■ **Set task**
The listing below holds a line with "Keep writing the" and a later line with "return points, closed_rings(len(loops), len(loops[0][0]))". Write out those two lines and every line between them, exactly, and nothing else.

(Stored entries)
※ ※ ※
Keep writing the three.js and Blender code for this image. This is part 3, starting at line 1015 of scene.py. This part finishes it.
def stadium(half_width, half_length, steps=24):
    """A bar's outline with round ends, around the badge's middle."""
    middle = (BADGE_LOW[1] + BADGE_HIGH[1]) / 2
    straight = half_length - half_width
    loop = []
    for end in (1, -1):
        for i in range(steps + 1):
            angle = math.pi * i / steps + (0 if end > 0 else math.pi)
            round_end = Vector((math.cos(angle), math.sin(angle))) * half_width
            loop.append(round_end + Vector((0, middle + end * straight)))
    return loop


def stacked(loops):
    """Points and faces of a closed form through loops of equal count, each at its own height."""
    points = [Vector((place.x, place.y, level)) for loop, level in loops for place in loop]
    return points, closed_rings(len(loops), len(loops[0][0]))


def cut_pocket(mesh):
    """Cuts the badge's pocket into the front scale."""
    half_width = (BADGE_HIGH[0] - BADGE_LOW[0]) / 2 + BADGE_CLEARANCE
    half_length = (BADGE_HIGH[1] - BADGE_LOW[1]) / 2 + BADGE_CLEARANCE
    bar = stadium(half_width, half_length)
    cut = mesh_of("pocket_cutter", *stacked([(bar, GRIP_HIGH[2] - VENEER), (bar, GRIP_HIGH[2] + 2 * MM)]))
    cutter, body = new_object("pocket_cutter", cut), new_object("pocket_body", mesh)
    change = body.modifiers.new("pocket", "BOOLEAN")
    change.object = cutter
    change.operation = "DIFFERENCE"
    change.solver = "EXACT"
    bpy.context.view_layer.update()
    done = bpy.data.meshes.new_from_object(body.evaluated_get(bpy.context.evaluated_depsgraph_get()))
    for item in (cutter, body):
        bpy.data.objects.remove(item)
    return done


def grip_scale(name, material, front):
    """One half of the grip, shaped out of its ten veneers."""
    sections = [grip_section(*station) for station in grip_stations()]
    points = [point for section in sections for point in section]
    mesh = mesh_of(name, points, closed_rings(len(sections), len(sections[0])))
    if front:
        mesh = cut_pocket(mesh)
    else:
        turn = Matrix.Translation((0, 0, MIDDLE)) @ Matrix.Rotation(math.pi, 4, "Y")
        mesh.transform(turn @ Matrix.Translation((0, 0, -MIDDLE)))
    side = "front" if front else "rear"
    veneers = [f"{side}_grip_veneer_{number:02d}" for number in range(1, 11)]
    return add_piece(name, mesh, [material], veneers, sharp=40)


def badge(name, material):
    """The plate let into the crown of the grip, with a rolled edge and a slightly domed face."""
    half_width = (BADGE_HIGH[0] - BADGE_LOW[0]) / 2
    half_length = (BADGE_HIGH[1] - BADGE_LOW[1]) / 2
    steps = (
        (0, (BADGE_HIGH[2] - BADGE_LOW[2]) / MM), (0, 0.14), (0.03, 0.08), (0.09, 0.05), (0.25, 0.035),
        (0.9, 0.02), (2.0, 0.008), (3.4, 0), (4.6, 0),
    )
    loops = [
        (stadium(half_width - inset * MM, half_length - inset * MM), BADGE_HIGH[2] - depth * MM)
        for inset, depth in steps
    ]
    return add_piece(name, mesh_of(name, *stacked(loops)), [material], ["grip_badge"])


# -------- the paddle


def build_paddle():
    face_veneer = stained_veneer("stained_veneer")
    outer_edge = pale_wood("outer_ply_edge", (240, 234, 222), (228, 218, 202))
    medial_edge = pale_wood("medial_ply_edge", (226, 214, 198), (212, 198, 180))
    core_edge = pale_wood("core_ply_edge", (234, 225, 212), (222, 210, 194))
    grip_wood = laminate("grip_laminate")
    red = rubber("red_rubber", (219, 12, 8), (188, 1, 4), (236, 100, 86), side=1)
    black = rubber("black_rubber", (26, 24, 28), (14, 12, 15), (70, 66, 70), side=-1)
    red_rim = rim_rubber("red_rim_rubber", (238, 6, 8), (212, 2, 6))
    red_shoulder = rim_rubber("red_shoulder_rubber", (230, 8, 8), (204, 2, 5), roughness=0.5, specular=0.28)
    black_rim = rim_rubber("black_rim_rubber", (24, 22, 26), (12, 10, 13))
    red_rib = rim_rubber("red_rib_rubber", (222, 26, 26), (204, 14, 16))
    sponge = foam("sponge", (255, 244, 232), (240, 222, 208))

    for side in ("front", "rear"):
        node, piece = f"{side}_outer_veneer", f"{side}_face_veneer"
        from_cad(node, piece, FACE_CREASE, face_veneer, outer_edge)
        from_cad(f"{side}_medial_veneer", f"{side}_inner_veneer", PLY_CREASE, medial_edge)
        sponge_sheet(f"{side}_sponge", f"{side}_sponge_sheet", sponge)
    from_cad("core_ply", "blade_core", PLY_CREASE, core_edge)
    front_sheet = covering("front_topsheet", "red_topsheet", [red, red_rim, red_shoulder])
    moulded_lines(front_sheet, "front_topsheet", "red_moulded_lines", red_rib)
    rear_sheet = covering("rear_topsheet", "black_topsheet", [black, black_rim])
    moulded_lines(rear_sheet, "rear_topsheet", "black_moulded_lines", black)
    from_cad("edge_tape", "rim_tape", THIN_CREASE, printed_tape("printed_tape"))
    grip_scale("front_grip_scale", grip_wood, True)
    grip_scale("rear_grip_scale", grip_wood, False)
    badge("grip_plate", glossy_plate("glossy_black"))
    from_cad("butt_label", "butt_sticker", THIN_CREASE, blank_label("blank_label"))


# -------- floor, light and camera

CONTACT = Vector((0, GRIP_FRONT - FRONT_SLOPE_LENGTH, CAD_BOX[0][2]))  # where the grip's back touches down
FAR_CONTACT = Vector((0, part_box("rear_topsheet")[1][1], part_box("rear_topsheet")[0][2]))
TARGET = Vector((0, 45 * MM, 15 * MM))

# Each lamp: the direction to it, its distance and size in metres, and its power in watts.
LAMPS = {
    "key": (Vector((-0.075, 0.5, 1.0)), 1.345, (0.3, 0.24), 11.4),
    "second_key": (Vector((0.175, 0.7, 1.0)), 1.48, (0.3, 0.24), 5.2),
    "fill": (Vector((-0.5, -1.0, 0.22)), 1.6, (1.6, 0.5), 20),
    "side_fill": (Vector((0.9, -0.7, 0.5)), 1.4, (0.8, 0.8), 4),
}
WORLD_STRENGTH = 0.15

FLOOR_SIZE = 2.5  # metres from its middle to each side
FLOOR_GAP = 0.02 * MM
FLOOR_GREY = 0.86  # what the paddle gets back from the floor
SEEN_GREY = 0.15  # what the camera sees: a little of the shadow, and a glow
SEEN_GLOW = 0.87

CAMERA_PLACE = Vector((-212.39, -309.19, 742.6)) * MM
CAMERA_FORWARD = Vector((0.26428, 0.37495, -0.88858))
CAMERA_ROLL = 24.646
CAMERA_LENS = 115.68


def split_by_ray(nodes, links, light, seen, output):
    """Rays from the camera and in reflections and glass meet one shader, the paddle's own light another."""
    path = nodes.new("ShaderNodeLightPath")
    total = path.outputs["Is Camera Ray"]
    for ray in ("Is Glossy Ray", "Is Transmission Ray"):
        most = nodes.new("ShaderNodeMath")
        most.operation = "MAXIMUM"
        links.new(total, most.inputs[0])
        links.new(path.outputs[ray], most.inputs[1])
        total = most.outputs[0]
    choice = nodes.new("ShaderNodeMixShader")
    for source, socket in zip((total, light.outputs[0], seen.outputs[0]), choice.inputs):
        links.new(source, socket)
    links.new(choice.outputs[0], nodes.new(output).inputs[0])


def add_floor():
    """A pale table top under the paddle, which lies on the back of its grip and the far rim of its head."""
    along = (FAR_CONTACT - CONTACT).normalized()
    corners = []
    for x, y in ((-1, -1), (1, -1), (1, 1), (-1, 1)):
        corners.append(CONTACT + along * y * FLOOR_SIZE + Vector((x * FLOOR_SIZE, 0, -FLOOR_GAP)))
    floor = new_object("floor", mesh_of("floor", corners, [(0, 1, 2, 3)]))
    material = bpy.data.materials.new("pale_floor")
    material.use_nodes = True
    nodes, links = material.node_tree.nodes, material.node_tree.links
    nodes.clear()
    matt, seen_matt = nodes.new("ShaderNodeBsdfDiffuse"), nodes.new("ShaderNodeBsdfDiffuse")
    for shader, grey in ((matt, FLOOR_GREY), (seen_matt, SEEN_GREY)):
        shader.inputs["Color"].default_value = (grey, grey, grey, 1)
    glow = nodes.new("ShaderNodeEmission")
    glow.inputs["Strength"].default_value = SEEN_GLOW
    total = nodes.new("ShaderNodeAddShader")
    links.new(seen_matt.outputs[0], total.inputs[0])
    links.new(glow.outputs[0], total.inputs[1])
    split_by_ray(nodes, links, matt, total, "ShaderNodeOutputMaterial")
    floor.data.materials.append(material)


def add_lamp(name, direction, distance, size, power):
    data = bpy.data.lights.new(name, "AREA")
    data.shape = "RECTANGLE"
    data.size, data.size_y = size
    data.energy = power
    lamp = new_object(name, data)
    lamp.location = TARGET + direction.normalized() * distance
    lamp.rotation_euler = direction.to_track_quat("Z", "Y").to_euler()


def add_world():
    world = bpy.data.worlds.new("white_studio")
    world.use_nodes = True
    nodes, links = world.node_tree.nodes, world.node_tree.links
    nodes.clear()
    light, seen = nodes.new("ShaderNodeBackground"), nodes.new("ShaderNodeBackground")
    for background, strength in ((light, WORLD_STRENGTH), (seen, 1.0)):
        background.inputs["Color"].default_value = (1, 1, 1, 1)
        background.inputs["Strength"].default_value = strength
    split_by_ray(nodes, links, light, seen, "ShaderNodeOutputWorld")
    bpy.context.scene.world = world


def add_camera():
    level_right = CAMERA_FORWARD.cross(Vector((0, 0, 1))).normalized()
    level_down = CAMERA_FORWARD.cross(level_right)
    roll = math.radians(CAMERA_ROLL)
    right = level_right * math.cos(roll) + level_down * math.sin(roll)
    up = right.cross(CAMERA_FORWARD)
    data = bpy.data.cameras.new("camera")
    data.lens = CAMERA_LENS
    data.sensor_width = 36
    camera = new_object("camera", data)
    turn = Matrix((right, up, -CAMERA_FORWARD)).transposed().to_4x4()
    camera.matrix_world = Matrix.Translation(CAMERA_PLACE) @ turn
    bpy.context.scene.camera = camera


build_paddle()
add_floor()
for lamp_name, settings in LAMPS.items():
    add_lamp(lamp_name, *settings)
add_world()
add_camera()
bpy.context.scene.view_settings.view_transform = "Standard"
※ ※ ※
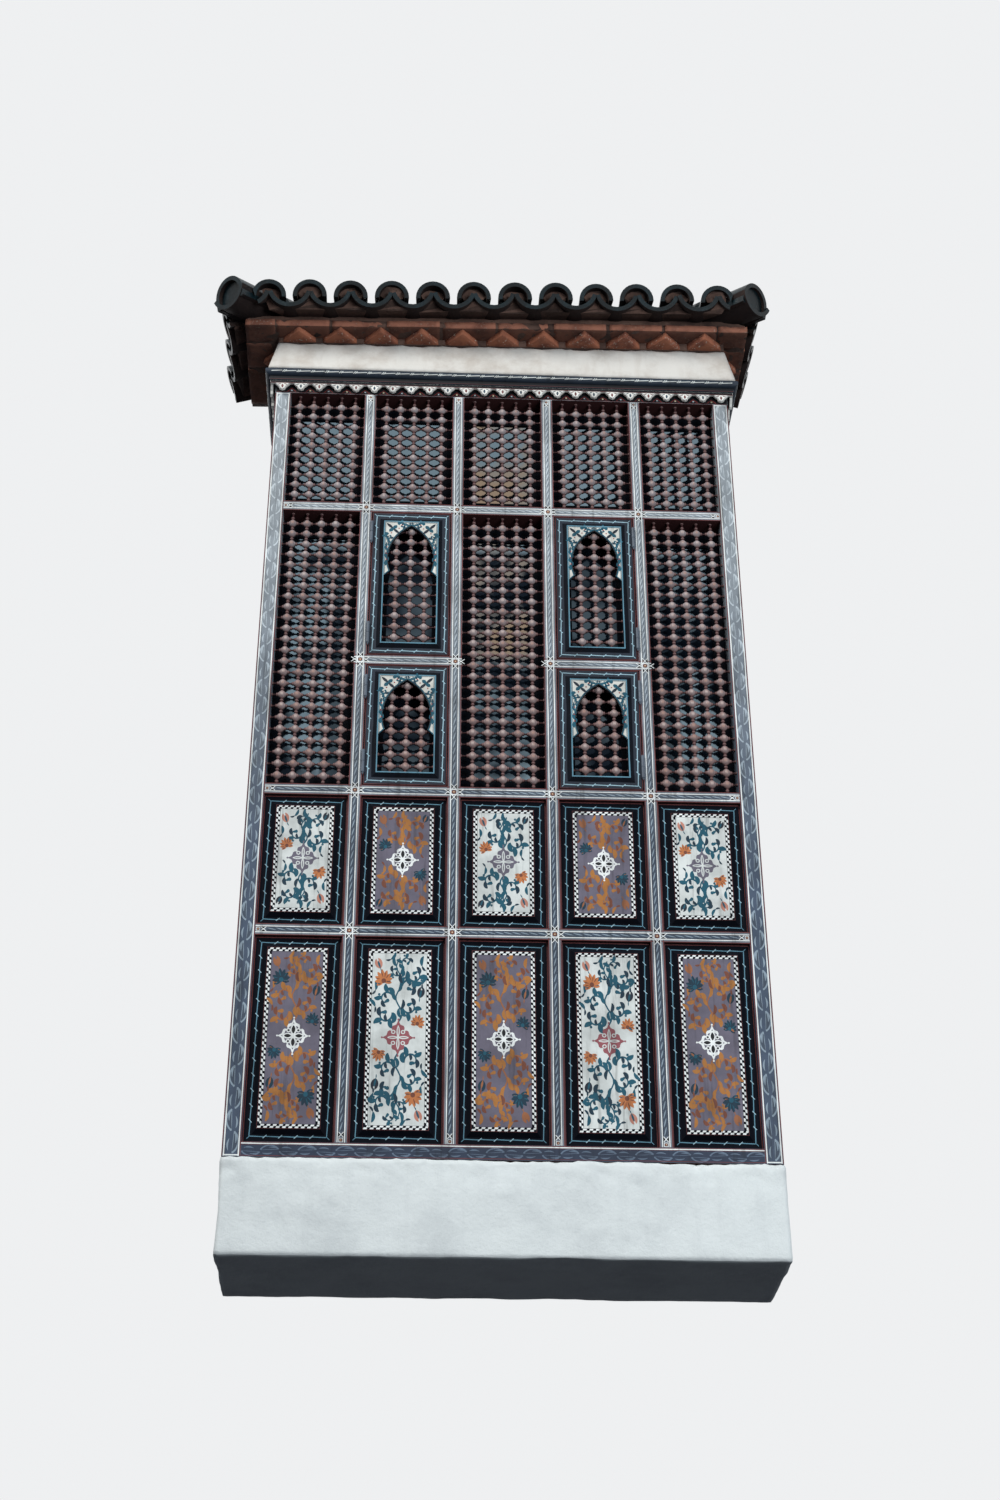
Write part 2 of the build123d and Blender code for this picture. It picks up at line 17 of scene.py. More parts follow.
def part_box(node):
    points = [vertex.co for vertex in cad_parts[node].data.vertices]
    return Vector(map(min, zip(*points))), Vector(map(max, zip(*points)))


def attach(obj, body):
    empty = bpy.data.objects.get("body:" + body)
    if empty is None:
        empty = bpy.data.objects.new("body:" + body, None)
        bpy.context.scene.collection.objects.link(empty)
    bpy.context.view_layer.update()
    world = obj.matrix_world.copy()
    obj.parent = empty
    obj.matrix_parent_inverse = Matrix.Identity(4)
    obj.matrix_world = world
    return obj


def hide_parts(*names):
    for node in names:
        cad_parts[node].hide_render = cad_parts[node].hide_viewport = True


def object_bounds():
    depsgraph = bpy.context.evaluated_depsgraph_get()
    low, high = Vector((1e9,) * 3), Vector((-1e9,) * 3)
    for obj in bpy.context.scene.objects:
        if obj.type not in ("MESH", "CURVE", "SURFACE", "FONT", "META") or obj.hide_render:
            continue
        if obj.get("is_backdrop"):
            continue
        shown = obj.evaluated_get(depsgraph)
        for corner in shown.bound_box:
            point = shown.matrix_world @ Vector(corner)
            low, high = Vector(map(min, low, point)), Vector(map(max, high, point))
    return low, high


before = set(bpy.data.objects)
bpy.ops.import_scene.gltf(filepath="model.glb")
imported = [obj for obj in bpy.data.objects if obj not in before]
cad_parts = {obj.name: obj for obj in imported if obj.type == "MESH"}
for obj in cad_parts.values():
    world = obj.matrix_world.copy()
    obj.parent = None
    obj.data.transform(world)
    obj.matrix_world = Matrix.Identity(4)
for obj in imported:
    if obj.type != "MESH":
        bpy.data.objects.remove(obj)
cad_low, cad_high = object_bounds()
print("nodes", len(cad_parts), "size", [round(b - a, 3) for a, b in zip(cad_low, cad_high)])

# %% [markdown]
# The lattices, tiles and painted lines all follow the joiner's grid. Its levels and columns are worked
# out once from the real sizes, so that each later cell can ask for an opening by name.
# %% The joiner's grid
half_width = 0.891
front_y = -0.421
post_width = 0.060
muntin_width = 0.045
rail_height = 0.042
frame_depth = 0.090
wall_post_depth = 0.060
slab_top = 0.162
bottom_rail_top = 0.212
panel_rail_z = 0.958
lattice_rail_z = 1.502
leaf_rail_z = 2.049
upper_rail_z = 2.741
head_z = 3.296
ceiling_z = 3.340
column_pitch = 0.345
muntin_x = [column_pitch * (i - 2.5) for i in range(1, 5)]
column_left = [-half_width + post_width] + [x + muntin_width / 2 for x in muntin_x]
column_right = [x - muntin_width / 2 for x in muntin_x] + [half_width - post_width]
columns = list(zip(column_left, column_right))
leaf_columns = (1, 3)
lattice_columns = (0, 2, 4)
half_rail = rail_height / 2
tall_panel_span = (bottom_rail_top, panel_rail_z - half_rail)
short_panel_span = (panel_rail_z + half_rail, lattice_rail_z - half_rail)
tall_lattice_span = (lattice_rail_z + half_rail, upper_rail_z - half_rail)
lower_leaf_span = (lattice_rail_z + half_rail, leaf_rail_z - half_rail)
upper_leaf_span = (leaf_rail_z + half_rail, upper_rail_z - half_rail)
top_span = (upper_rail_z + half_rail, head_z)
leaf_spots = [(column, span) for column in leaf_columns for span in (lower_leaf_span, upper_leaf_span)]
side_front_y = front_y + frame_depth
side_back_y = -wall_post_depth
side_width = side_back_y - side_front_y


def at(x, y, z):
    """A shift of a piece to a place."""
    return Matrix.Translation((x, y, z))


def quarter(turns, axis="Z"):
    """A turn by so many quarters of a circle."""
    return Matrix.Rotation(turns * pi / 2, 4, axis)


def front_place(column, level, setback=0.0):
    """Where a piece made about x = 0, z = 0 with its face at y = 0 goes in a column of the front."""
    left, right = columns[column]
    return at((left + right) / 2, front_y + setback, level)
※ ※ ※
■ **The response**
Keep writing the three.js and Blender code for this image. This is part 3, starting at line 1015 of scene.py. This part finishes it.
def stadium(half_width, half_length, steps=24):
    """A bar's outline with round ends, around the badge's middle."""
    middle = (BADGE_LOW[1] + BADGE_HIGH[1]) / 2
    straight = half_length - half_width
    loop = []
    for end in (1, -1):
        for i in range(steps + 1):
            angle = math.pi * i / steps + (0 if end > 0 else math.pi)
            round_end = Vector((math.cos(angle), math.sin(angle))) * half_width
            loop.append(round_end + Vector((0, middle + end * straight)))
    return loop


def stacked(loops):
    """Points and faces of a closed form through loops of equal count, each at its own height."""
    points = [Vector((place.x, place.y, level)) for loop, level in loops for place in loop]
    return points, closed_rings(len(loops), len(loops[0][0]))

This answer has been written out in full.